India’s CRDMO Sector on the Rise

India’s CRDMO sector is gaining traction, driven by supportive policy reforms, infrastructure development, and increasing investment in innovation. Initiatives such as the BioE3 Policy (approved in August 2024), a USD 3 Bn capital outlay for the pharmaceutical and API sector, and the development of dedicated biotech parks are reinforcing India’s position as a global life sciences hub. While policy frameworks continue to evolve, the domestic CRDMO industry is expanding rapidly – bringing with it heightened competition for high-end scientific talent and growing pricing pressures as more players scale up.

Implications for Syngene: We remain focused on enhancing productivity, optimizing cost-to-serve, and investing in next-generation technologies to sustain our competitive edge. Our people strategy is designed to build a strong, future-ready workforce, while our commitment to being an employer of choice helps us attract and retain top-tier talent driven by purpose, growth, and impact.

Disruption in technology accelerated by AI

Rapid advancements in predictive and generative AI are beginning to transform the CRDMO landscape. In R&D, AI can accelerate compound screening, optimize bioassays, and reduce time-to-laboratory – all while allowing innovators to explore a broader set of molecules within the same budget. In manufacturing, AI supports real-time anomaly detection and improves adherence to GMP and regulatory requirements, driving both quality and efficiency.
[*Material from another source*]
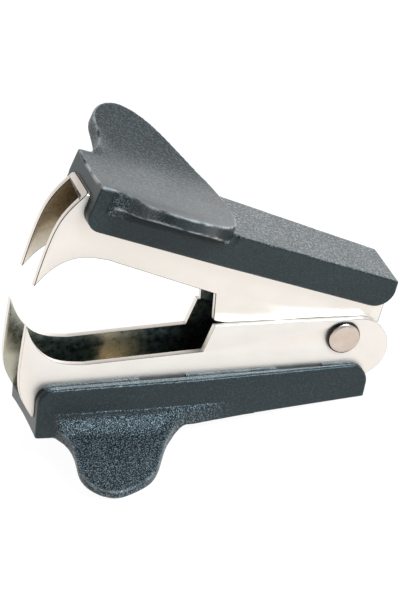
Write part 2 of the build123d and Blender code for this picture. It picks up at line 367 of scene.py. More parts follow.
def surface_nets(distance, low, high, spacing):
    """Points and quads of the surface where distance is zero, each point at the mean of its cell's
    crossings.
    """
    axes = [np.arange(a, b + spacing, spacing) for a, b in zip(low, high)]
    value = distance(*np.meshgrid(*axes, indexing="ij"))
    inside = value < 0
    cells = tuple(n - 1 for n in value.shape)
    total = np.zeros(cells + (3,))
    count = np.zeros(cells)
    corners = [(i, j, k) for i in (0, 1) for j in (0, 1) for k in (0, 1)]
    for corner in corners:
        for axis in range(3):
            if corner[axis]:
                continue
            other = tuple(c + (axis == n) for n, c in enumerate(corner))
            a = value[tuple(slice(c, c + n) for c, n in zip(corner, cells))]
            b = value[tuple(slice(c, c + n) for c, n in zip(other, cells))]
            cut = (a < 0) != (b < 0)
            share = np.where(cut, a / np.where(cut, a - b, 1), 0)
            for n in range(3):
                total[..., n] += np.where(cut, corner[n] + (share if n == axis else 0), 0)
            count += cut
    used = count > 0
    index = np.full(cells, -1)
    index[used] = np.arange(used.sum())
    points = np.argwhere(used) + total[used] / count[used][:, None]
    points = points * spacing + np.array(low)
    quads = []
    for axis in range(3):
        first = [slice(0, n) for n in inside.shape]
        second = list(first)
        first[axis] = slice(0, inside.shape[axis] - 1)
        second[axis] = slice(1, inside.shape[axis])
        a, b = inside[tuple(first)], inside[tuple(second)]
        spots = np.argwhere(a != b)
        one, two = (axis + 1) % 3, (axis + 2) % 3
        steps = []
        for shift_one, shift_two in ((0, 0), (1, 0), (1, 1), (0, 1)):
            cell = spots.copy()
            cell[:, one] -= shift_one
            cell[:, two] -= shift_two
            steps.append(index[tuple(cell.T)])
        quad = np.column_stack(steps)
        solid_first = a[tuple(spots.T)]
        quad[~solid_first] = quad[~solid_first][:, ::-1]
        quads.append(quad)
    return points, np.concatenate(quads)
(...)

Beyond the laboratory, AI is reshaping business functions by automating repetitive tasks, optimizing workflows, and enhancing decision-making across areas such as finance, procurement, and workforce management.

Implications for Syngene: As AI continues to evolve, Syngene is actively building awareness of emerging capabilities, piloting new tools, and investing in scalable digital solutions. With a focus on strengthening IT systems, improving laboratory productivity, and creating customer-centric digital platforms, we are well‑positioned to harness AI’s full potential and drive future‑ready operations.